_WHAT IS REQUIRED_. In the entries below, which lines run from the one containing "Turn this picture" to the one containing "the felt's underside."? Copy exactly those lines, ends included, and no others.

** Start of EXCERPTED DATA **

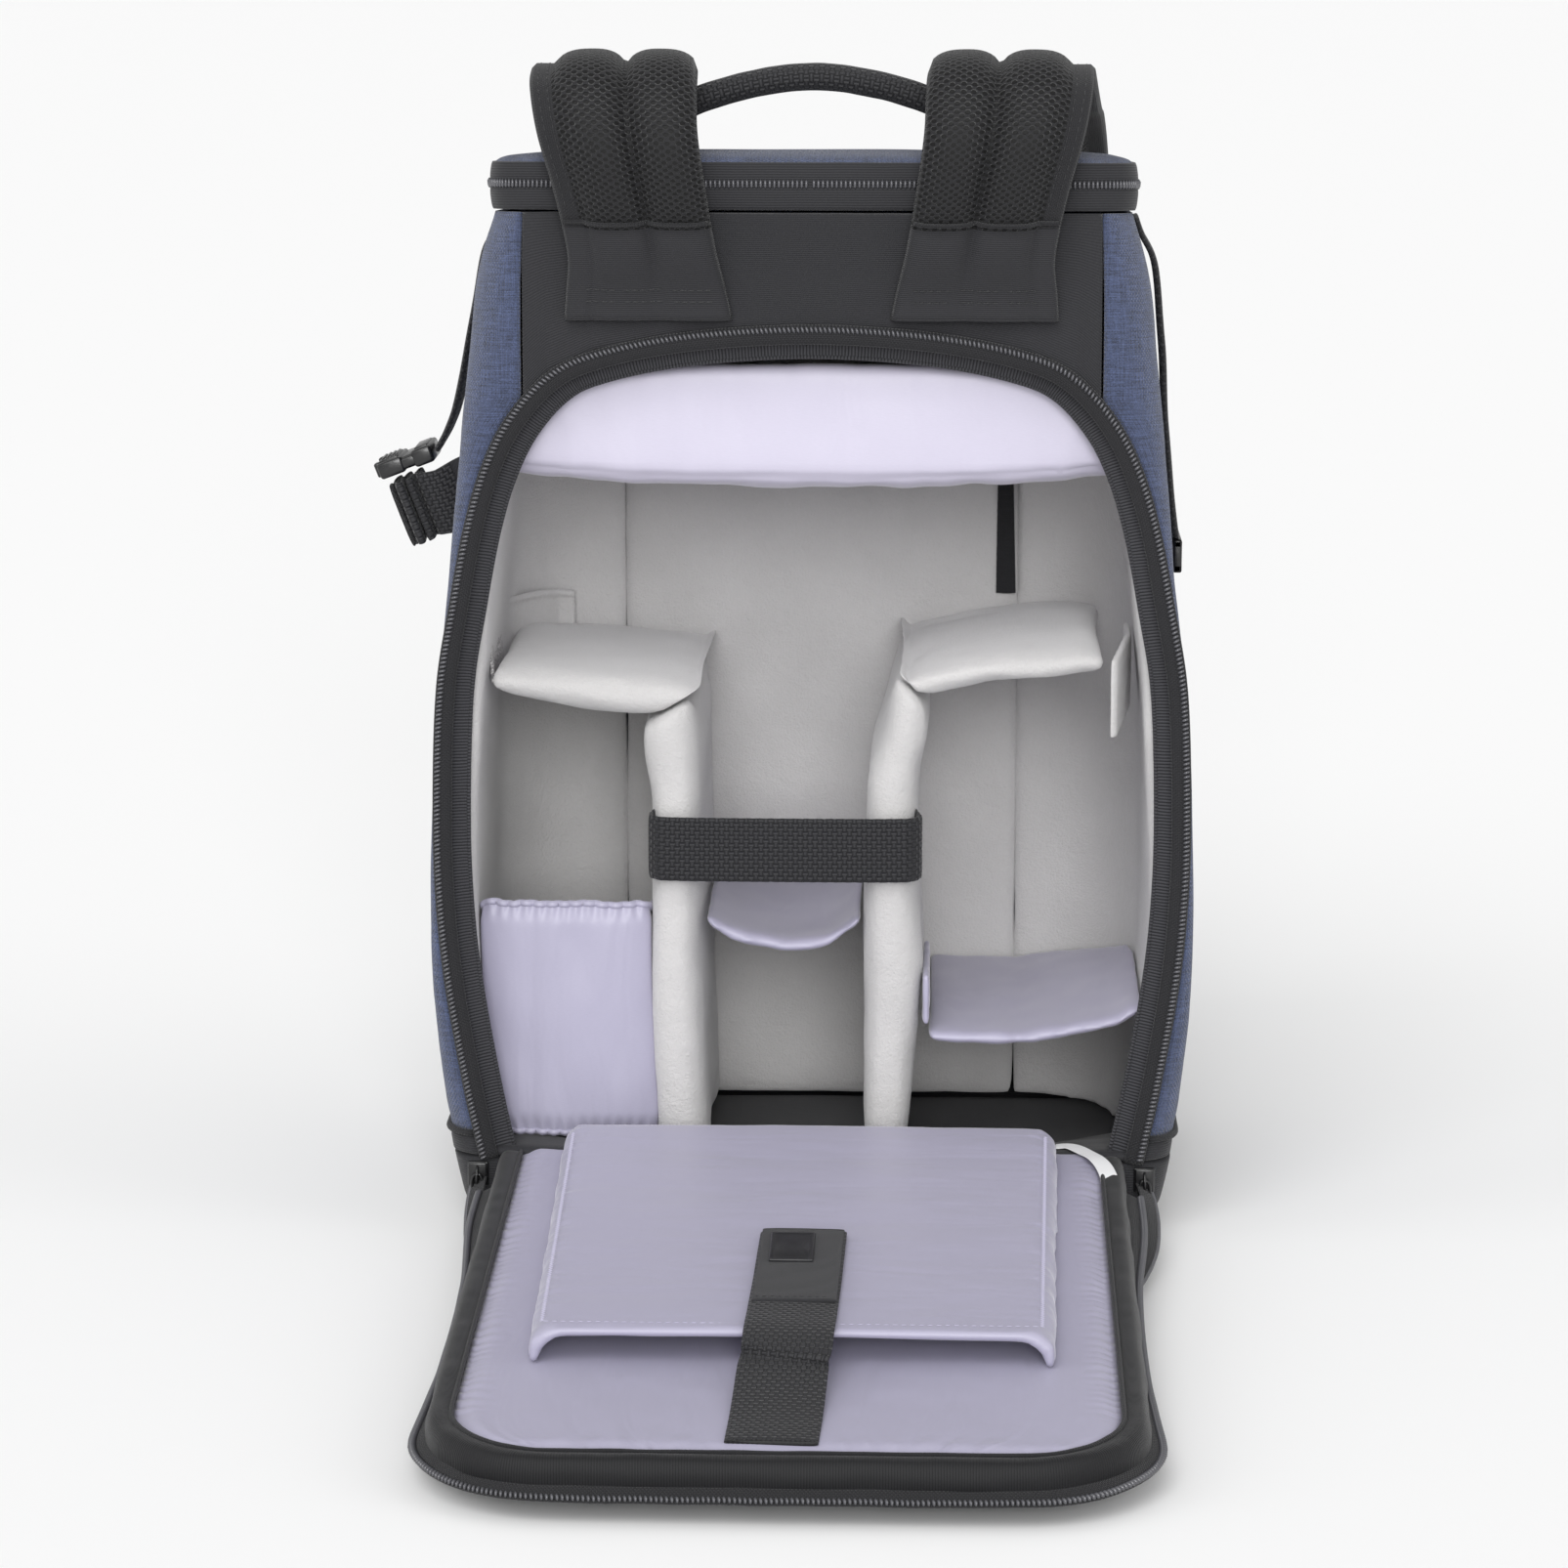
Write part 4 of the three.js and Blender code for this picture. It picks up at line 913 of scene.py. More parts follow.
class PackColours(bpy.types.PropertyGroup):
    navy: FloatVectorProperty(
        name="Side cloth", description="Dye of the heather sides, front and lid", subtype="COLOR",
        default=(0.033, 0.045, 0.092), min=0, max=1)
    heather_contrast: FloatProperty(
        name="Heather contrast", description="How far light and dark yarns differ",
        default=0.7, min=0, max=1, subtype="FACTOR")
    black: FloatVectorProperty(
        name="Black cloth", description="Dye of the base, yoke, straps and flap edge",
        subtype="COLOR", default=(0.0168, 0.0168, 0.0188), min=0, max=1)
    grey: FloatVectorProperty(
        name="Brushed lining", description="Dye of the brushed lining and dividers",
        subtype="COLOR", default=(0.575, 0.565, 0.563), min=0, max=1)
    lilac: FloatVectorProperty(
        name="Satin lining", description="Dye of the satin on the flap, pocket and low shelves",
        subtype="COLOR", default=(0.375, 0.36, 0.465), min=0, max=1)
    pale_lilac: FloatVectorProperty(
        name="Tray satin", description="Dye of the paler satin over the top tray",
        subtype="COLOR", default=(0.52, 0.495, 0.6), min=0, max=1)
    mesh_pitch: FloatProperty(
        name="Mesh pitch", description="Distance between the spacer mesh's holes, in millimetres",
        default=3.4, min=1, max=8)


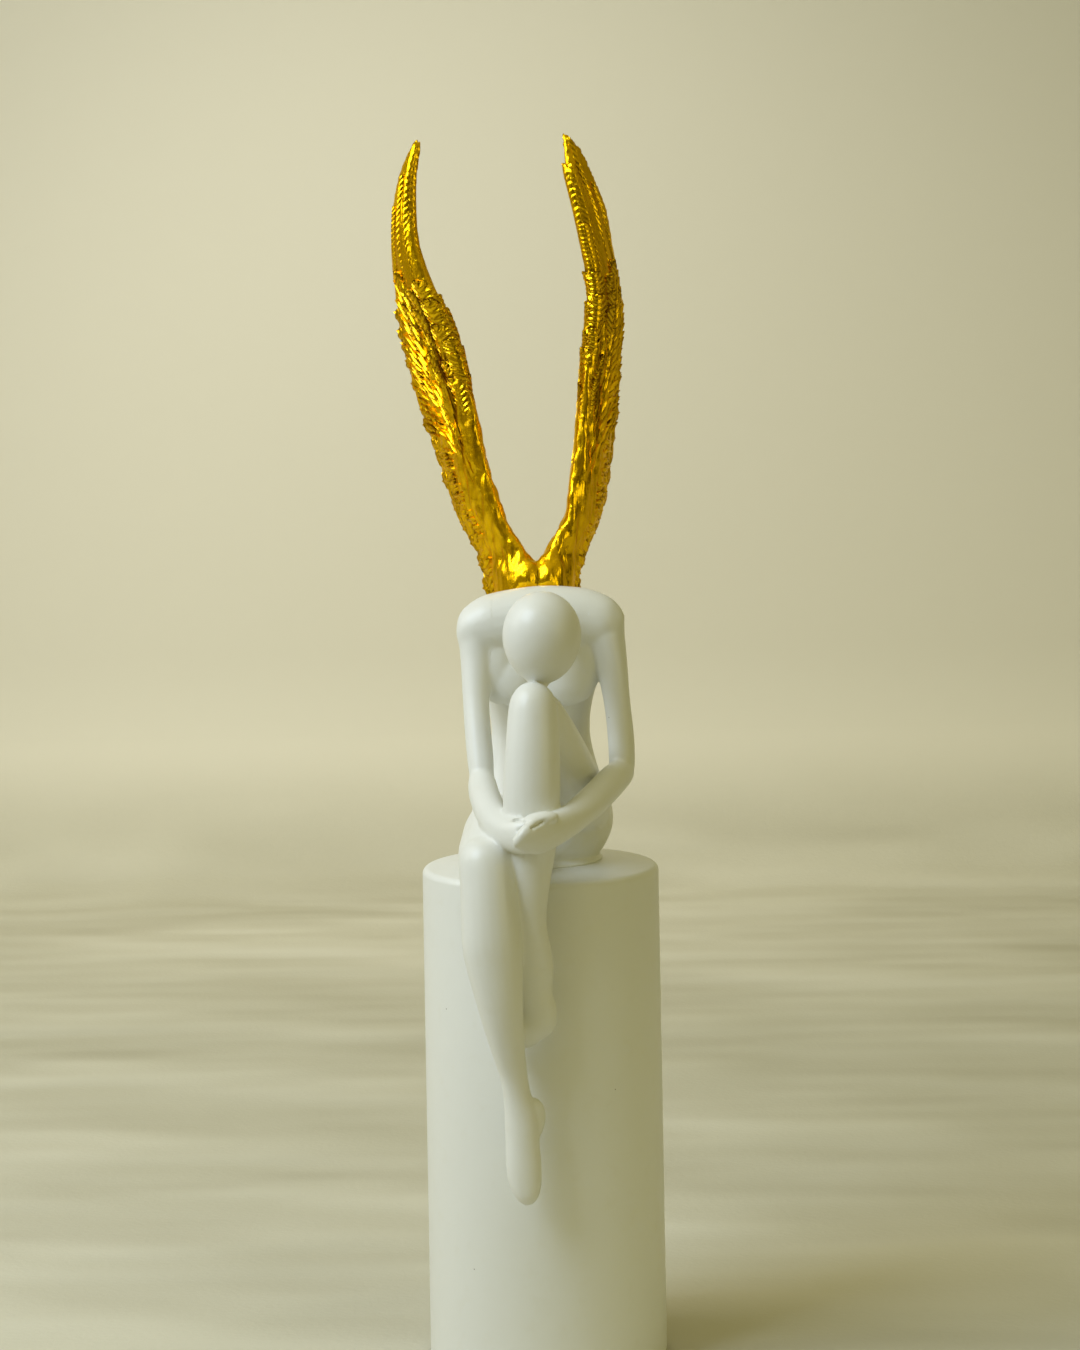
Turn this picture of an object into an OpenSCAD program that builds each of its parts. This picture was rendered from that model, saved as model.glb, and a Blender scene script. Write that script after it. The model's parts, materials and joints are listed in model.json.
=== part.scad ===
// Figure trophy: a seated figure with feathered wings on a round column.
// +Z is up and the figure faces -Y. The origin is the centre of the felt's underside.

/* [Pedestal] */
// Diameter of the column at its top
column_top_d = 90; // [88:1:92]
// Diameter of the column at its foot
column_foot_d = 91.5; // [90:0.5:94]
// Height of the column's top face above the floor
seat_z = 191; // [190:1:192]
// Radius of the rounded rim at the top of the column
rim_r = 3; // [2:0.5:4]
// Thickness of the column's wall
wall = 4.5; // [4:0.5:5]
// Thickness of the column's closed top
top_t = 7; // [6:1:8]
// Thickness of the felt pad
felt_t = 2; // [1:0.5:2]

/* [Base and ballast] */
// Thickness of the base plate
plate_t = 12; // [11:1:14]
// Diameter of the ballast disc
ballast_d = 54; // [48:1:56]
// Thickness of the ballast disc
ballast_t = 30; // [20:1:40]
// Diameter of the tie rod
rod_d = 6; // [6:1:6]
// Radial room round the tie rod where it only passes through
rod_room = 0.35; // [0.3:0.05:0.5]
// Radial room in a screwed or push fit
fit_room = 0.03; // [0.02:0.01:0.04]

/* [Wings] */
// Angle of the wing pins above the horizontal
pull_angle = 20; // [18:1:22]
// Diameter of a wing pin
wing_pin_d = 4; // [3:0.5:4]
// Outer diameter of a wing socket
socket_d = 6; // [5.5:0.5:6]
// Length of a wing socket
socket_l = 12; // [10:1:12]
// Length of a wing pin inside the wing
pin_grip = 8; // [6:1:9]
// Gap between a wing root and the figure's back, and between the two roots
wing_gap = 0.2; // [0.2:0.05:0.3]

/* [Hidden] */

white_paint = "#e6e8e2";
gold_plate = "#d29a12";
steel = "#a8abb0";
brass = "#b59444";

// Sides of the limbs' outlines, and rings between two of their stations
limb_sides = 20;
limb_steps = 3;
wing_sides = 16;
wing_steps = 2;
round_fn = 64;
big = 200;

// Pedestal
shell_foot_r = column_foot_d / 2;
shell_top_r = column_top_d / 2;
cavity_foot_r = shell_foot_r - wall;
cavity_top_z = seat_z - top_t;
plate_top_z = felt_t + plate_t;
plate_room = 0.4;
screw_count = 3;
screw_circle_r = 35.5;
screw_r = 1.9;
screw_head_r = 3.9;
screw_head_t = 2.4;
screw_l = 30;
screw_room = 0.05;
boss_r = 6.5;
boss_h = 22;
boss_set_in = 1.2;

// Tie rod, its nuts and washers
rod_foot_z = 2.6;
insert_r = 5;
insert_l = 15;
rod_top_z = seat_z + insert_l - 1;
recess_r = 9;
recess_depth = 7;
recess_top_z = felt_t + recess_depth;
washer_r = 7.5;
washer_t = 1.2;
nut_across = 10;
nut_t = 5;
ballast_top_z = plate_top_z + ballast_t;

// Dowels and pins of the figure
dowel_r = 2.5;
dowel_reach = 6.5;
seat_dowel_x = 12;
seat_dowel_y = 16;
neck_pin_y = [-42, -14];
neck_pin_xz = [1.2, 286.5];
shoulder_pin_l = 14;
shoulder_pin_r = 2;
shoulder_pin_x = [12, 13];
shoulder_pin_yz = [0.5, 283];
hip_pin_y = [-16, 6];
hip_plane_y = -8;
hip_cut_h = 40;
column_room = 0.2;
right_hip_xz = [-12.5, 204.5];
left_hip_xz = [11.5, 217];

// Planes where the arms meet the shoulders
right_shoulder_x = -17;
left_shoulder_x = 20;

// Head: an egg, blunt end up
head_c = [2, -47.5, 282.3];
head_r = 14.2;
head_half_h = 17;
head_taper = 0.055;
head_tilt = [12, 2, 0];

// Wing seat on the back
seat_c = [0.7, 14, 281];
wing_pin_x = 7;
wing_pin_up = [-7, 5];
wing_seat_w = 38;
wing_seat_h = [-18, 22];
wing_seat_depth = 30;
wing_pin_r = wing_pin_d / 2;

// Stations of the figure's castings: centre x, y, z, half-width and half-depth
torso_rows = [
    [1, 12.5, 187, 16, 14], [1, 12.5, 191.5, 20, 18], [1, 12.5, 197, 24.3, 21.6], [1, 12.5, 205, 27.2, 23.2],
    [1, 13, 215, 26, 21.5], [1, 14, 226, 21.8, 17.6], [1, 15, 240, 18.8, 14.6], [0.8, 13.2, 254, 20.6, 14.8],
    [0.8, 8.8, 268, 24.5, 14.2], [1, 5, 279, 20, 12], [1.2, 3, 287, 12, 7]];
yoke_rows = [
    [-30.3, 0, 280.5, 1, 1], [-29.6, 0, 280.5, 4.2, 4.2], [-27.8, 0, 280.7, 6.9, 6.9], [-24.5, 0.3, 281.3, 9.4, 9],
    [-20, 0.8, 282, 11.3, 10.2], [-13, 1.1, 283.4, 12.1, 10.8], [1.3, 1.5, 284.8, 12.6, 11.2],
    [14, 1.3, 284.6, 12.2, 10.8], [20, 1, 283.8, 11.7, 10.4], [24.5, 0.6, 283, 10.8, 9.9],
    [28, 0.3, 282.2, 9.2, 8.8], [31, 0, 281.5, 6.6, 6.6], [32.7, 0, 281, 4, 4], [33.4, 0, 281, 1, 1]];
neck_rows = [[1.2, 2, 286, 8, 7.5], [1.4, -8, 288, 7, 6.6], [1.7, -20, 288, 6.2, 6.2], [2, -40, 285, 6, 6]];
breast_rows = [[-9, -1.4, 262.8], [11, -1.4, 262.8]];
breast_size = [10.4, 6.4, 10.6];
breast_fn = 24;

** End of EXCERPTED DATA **

_REPLY_.
Turn this picture of an object into an OpenSCAD program that builds each of its parts. This picture was rendered from that model, saved as model.glb, and a Blender scene script. Write that script after it. The model's parts, materials and joints are listed in model.json.
=== part.scad ===
// Figure trophy: a seated figure with feathered wings on a round column.
// +Z is up and the figure faces -Y. The origin is the centre of the felt's underside.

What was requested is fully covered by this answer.